### Description of the task
Write out only the span of lines that begins at the line with "Recreate this object" and ends at the line with "import * as". Keep both end lines, word for word.

* * *

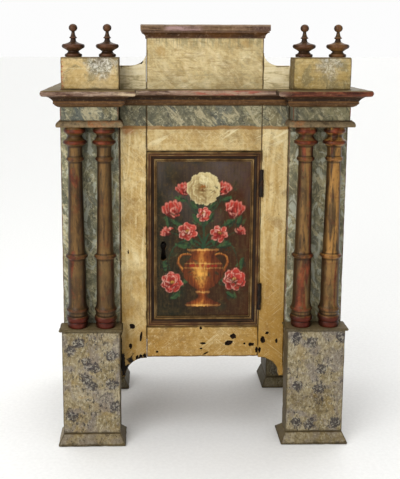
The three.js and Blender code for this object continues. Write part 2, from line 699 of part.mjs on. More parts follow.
function crestSide(side) {
  const outer = OPENING_HALF - FIT;
  return board("crest_side_" + side, [outer - BOARD, outer], [CASE_FRONT, CREST_BACK],
    [CORNICE_TOP + FIT, CROWN_BOARD_BOTTOM - FIT], CREAM);
}

function rearLeg(side) {
  const across = [FLANK_INNER, FLANK_OUTER];
  const depth = [REAR_LEG_FACE, CASE_BACK];
  return [
    splayedFoot("rear_foot_" + side, across, depth, 0),
    board("rear_leg_" + side, across, depth, [FOOT_HEIGHT + FIT, CASE_BOTTOM - FIT], SPONGED),
  ];
}

// One flank of the cabinet, drawn for the right-hand side.
function flank(side) {
  const group = new THREE.Group();
  group.add(
    ...pedestal(side),
    ...columns(side),
    pilasterBoard(side),
    stileBoard(side),
    ...entablature(side),
    atticBlock(side),
    ...finials(side),
    sideWall(side),
    crestSide(side),
    ...rearLeg(side),
  );
  group.scale.x = side === "left" ? -1 : 1;
  return group;
}

// The boards of the front between the flanks, and the length of cornice that crosses them.
function centreFront() {
  const edge = OPENING_HALF - FIT;
  const depth = [FACADE_FACE, CASE_FRONT - FIT];
  const cornicePlan = [
    corner(-FLANK_INNER, FRIEZE_FACE),
    corner(-FLANK_INNER, FACADE_FACE),
    corner(FLANK_INNER, FACADE_FACE),
    corner(FLANK_INNER, FRIEZE_FACE),
  ];
  return [
    board("bottom_rail", [-edge, edge], depth, [OPENING_BOTTOM - RAIL_HEIGHT, OPENING_BOTTOM], CREAM),
    board("head_panel", [-edge, edge], depth, [OPENING_TOP, CROWN_BOARD_BOTTOM - FIT], CREAM),
    part("cornice_centre", moulding(corniceSection(), cornicePlan, 1, 2), RED_BROWN),
  ];
}

// The crown and the back of the crest behind the head panel.
function crown() {
  const edge = OPENING_HALF - FIT;
  const inside = edge - BOARD - FIT;
  const plan = [
    corner(-edge, CREST_BACK),
    corner(-edge, FACADE_FACE),
    corner(edge, FACADE_FACE),
    corner(edge, CREST_BACK),
  ];
  return [
    part("crown_moulding", moulding(crownSection(), plan, 0, 3), RED_BROWN),
    board("crown_board", [-edge - CROWN_OVERHANG, edge + CROWN_OVERHANG],
      [FACADE_FACE - CROWN_OVERHANG, CREST_BACK], [CROWN_BOARD_BOTTOM, CROWN_TOP], RED_BROWN),
    board("crest_back", [-inside, inside], [CREST_BACK - BACK_BOARD, CREST_BACK],
      [CORNICE_TOP + FIT, CROWN_BOARD_BOTTOM - FIT], BARE_WOOD),
  ];
}

// The case: bottom, roof and back between the side walls.
function caseBoards() {
  const inside = CASE_OUTER - BOARD - FIT;
  const inner = CASE_BACK - BACK_BOARD - FIT;
  return [
    board("case_bottom", [-inside, inside], [CASE_FRONT, inner],
      [CASE_BOTTOM, CHAMBER_BOTTOM - FIT], BARE_WOOD),
    board("back_board", [-inside, inside], [CASE_BACK - BACK_BOARD, CASE_BACK],
      [CASE_BOTTOM, CORNICE_TOP - BOARD - FIT], BARE_WOOD),
    board("roof_board", [-CASE_OUTER, CASE_OUTER], [CASE_FRONT, CASE_BACK],
      [CORNICE_TOP - BOARD, CORNICE_TOP], RED_BROWN, 0),
  ];
}

// The chamber behind the door: its sides stand on the case's bottom, with the floor between them.
function chamber() {
  const depth = [CASE_FRONT, CASE_BACK - BACK_BOARD - FIT];
  const across = [-CHAMBER_HALF + FIT, CHAMBER_HALF - FIT];
  const height = [CHAMBER_BOTTOM, CORNICE_TOP - BOARD - FIT];
  const left = [-CHAMBER_HALF - BOARD, -CHAMBER_HALF];
  const right = [CHAMBER_HALF, CHAMBER_HALF + BOARD];
  return [
    board("chamber_floor", across, depth, [CHAMBER_BOTTOM, OPENING_BOTTOM], BARE_WOOD),
    board("chamber_ceiling", across, depth, [CEILING_BOTTOM, CEILING_BOTTOM + BOARD], BARE_WOOD),
    carve(board("chamber_side_left", left, depth, height, BARE_WOOD, 0), [boltMortise()]),
    board("chamber_side_right", right, depth, height, BARE_WOOD, 0),
  ];
}

// The pocket that the bolt shoots into.
function boltMortise() {
  return boxBetween(
    [LOCK_LEFT - BOLT_TRAVEL - BOLT_CLEARANCE, -CHAMBER_HALF + CUT_PAST],
    [BOLT_FACE - BOLT_CLEARANCE, BOLT_FACE + BOLT_THICK + BOLT_CLEARANCE],
    [BOLT_BOTTOM - BOLT_CLEARANCE, BOLT_BOTTOM + BOLT_HEIGHT + BOLT_CLEARANCE],
  );
}

const tabernacle = new THREE.Group();
tabernacle.name = "altar_tabernacle";
tabernacle.add(flank("left"), flank("right"), ...centreFront(), ...crown(), ...caseBoards(), ...chamber());
tabernacle.add(...doorFrame(), doorPanel(), lockCase(), lockBolt(), ...hinges());
tabernacle.position.y = -(FRONT_MOST + CASE_BACK) / 2;

export default tabernacle;
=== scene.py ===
"""The looks of an altar tabernacle in painted softwood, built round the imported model.

Metres, +Z up, +X to the viewer's right and +Y away from the viewer, as in the frame.
"""

import json
import math
import random

import bmesh
import bpy
import numpy as np
from mathutils import Matrix, Vector, noise


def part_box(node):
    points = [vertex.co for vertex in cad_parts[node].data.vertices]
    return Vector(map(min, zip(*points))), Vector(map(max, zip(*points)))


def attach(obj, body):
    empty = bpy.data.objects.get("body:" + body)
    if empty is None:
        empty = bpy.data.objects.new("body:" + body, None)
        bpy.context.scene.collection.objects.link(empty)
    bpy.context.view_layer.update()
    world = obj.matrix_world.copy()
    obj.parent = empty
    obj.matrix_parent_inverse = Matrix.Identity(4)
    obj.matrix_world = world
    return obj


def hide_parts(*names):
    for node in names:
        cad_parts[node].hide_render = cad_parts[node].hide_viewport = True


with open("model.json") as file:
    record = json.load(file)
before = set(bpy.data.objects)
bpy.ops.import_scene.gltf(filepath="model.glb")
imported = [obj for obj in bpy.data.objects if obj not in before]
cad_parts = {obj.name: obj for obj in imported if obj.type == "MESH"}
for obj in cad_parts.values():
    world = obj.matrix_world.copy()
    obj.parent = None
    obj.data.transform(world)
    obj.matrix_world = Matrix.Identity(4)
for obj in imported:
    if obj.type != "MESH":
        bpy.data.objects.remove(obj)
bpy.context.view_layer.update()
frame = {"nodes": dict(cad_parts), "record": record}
SCENE = bpy.context.scene

MM = 0.001
SIDES = ("left", "right")
SIGN = {"left": -1, "right": 1}
PLACES = ("inner", "outer")
SLOT = {piece["node"]: piece["material_slot"] for piece in frame["record"]["subparts"]}
BODY = {
    node: body
    for body, nodes in frame["record"]["behaviour"]["bodies"].items()
    for node in nodes
}

# Planes and edges that several pieces share, from the frame
LOW_BLOCK, HIGH_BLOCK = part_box("frieze_block_right")
LOW_CASE, HIGH_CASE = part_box("side_wall_right")
FLANK_INNER, FRIEZE_FACE = LOW_BLOCK.xy
CASE_OUTER = HIGH_BLOCK.x
CASE_BACK = HIGH_CASE.y
FACADE_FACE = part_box("stile_board_right")[0].y
CREST_HALF, CREST_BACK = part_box("crest_side_right")[1].xy
FIT = 0.3 * MM


# Outlines

class Outline:
    """A chain of points in a plane, drawn with lines and curves."""

    def __init__(self, x, y):
        self.points = [(x, y)]

    def line(self, x, y):
        self.points.append((x, y))
        return self

    def curve(self, control_x, control_y, x, y, steps=8):
        start_x, start_y = self.points[-1]
        for step in range(1, steps + 1):
            t = step / steps
            a, b, c = (1 - t) ** 2, 2 * t * (1 - t), t * t
            self.points.append((a * start_x + b * control_x + c * x, a * start_y + b * control_y + c * y))
        return self

    def arc(self, centre_x, centre_y, radius_x, radius_y, start, end, steps=14):
        for step in range(steps + 1):
            angle = math.radians(start + (end - start) * step / steps)
            self.points.append((centre_x + radius_x * math.cos(angle), centre_y + radius_y * math.sin(angle)))
        return self

    def bead(self, reach, top):
        """A half-round ring, from the last point up to the given height."""
        x, y = self.points[-1]
        return self.arc(x, (y + top) / 2, reach, (top - y) / 2, -90, 90, 10)

    def trace(self, width, low, height, *steps):
        """Lines of two numbers and curves of four, in shares of a width and of a height above a level."""
        for step in steps:
            values = [share * height + low if k % 2 else share * width for k, share in enumerate(step)]
            draw = self.line if len(step) == 2 else self.curve
            draw(*values)
        return self

    def fine(self, step, closed=False):
        """The points with each long stretch divided, and each point only once."""
        ends = self.points + self.points[:1] if closed else self.points
        found = []
        for start, end in zip(ends, ends[1:]):
            length = math.dist(start, end)
            if length < 1e-6:
                continue
            count = max(1, round(length / step))
            found += [
                (start[0] + (end[0] - start[0]) * k / count, start[1] + (end[1] - start[1]) * k / count)
                for k in range(count)
            ]
        return found if closed else found + [ends[-1]]


def prominence(points, reach, depth):
    """How far each point of an outline stands out of its neighbours, from 0 in a hollow to 1 on a ridge.
    The outline has its outside on the right of the way that it runs."""
    at = np.array(points)
    along = np.concatenate([[0], np.cumsum(np.linalg.norm(np.diff(at, axis=0), axis=1))])

    def beside(shift):
        where = np.clip(along + shift, 0, along[-1])
        return np.stack([np.interp(where, along, at[:, axis]) for axis in (0, 1)], 1)

    before, after = beside(-reach), beside(reach)
    way = after - before
    way /= np.maximum(np.linalg.norm(way, axis=1, keepdims=True), 1e-9)
    outward = np.stack([way[:, 1], -way[:, 0]], 1)
    rise = ((at - (before + after) / 2) * outward).sum(1)
    return np.clip(rise / depth, -1, 1) * 0.5 + 0.5


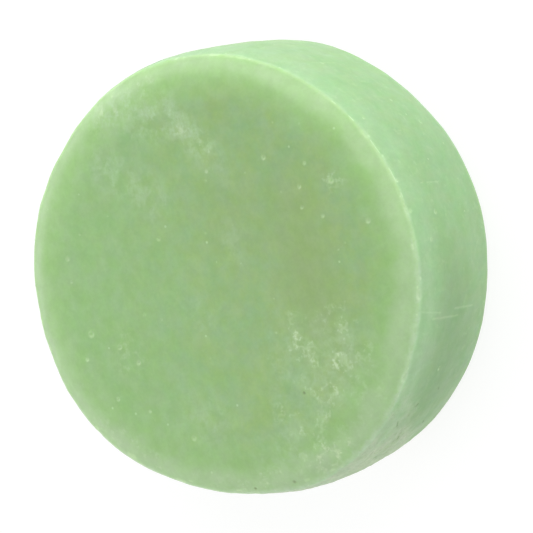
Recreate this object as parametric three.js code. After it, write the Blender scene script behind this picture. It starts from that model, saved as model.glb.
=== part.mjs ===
// Shaving soap puck: one cast block of soap, a short disc that lies on its back face.
// Millimetres, +Z up along the disc's axis. The origin is the centre of the back face.

import * as THREE from "three";

// Driving dimensions
const PUCK_DIAMETER = 68; // at the middle of the rim, where it is widest
const PUCK_THICKNESS = 25; // from the back face to the flat middle of the lather face
const RIM_BULGE = 0.5; // how far the rim's middle stands out past its two ends
const BACK_EDGE_RADIUS = 4; // large round that the mould's floor leaves
const LATHER_EDGE_RADIUS = 1; // small round between the lather face and the rim
const LATHER_BEVEL_WIDTH = 7.5; // soft band round the lather face, inside that small round
const LATHER_BEVEL_FALL = 1.4; // how far the band has dropped where it reaches the round

// How finely the curves are cut
const TURN_SEGMENTS = 96; // round the disc
const BACK_ROUND_STEPS = 5;
const RIM_STEPS = 6;
const LATHER_ROUND_STEPS = 3;
const BEVEL_STEPS = 6;

// Sage green, waxy and slightly glossy
const SOAP_COLOUR = 0xa3cc8f;
const SOAP_ROUGHNESS = 0.5;

const QUARTER_TURN = Math.PI / 2;

// `steps` + 1 points at even steps along a curve, where curve(0) is its start and curve(1) its end.
function along(steps, curve) {
  return Array.from({ length: steps + 1 }, (_, step) => curve(step / steps));
}

// Points on a round of the given centre and radius, from one angle to another; angle 0 points outwards.
function round(centreRadius, centreHeight, radius, fromAngle, toAngle, steps) {
  return along(steps, (share) => {
    const angle = fromAngle + (toAngle - fromAngle) * share;
    return new THREE.Vector2(
      centreRadius + radius * Math.cos(angle),
      centreHeight + radius * Math.sin(angle),
    );
  });
}

// Half section of the puck, x outwards and y up the axis, from the axis at the back face round the rim
// to the axis at the lather face. Each stretch meets the next one without a corner.
function puckSection() {
  const rimEndRadius = PUCK_DIAMETER / 2 - RIM_BULGE;
  const bevelEndHeight = PUCK_THICKNESS - LATHER_BEVEL_FALL;

  // The rim is a shallow parabola, so it leans by this angle at its two ends.
  const rimHalfHeight = (bevelEndHeight - LATHER_EDGE_RADIUS - BACK_EDGE_RADIUS) / 2;
  const rimLean = Math.atan((2 * RIM_BULGE) / rimHalfHeight);
  // The bevel is a parabola too, level at its inner end and this steep at the edge.
  const bevelSlope = Math.atan((2 * LATHER_BEVEL_FALL) / LATHER_BEVEL_WIDTH);

  const backRound = round(
    rimEndRadius - BACK_EDGE_RADIUS * Math.cos(rimLean),
    BACK_EDGE_RADIUS,
    BACK_EDGE_RADIUS,
    -QUARTER_TURN,
    -rimLean,
    BACK_ROUND_STEPS,
  );
  const latherRound = round(
    rimEndRadius - LATHER_EDGE_RADIUS * Math.cos(rimLean),
    bevelEndHeight - LATHER_EDGE_RADIUS * Math.cos(bevelSlope),
    LATHER_EDGE_RADIUS,
    rimLean,
    QUARTER_TURN - bevelSlope,
    LATHER_ROUND_STEPS,
  );

  const rimLow = backRound.at(-1).y;
  const rimHigh = latherRound[0].y;
  const rim = along(RIM_STEPS, (share) => {
    const fromMiddle = 2 * share - 1;
    return new THREE.Vector2(
      PUCK_DIAMETER / 2 - RIM_BULGE * fromMiddle ** 2,
      rimLow + (rimHigh - rimLow) * share,
    );
  });

  const flatRadius = latherRound.at(-1).x - LATHER_BEVEL_WIDTH;
  const bevel = along(BEVEL_STEPS, (share) => {
    const outwards = 1 - share;
    return new THREE.Vector2(
      flatRadius + LATHER_BEVEL_WIDTH * outwards,
      PUCK_THICKNESS - LATHER_BEVEL_FALL * outwards ** 2,
    );
  });

  return [
    new THREE.Vector2(0, 0),
    ...backRound,
    ...rim.slice(1, -1),
    ...latherRound,
    ...bevel.slice(1),
    new THREE.Vector2(0, PUCK_THICKNESS),
  ];
}

function soapPuck() {
  const geometry = new THREE.LatheGeometry(puckSection(), TURN_SEGMENTS);
  geometry.rotateX(QUARTER_TURN); // the lathe turns about Y, and the puck's axis is Z
  const soap = new THREE.MeshStandardMaterial({
    color: SOAP_COLOUR,
    roughness: SOAP_ROUGHNESS,
    metalness: 0,
  });
  const puck = new THREE.Mesh(geometry, soap);
  puck.name = "soap_puck";
  return puck;
}

const group = new THREE.Group();
group.add(soapPuck());

export default group;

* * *

### Correct answer
Recreate this object as parametric three.js code. After it, write the Blender scene script behind this picture. It starts from that model, saved as model.glb.
=== part.mjs ===
// Shaving soap puck: one cast block of soap, a short disc that lies on its back face.
// Millimetres, +Z up along the disc's axis. The origin is the centre of the back face.

import * as THREE from "three";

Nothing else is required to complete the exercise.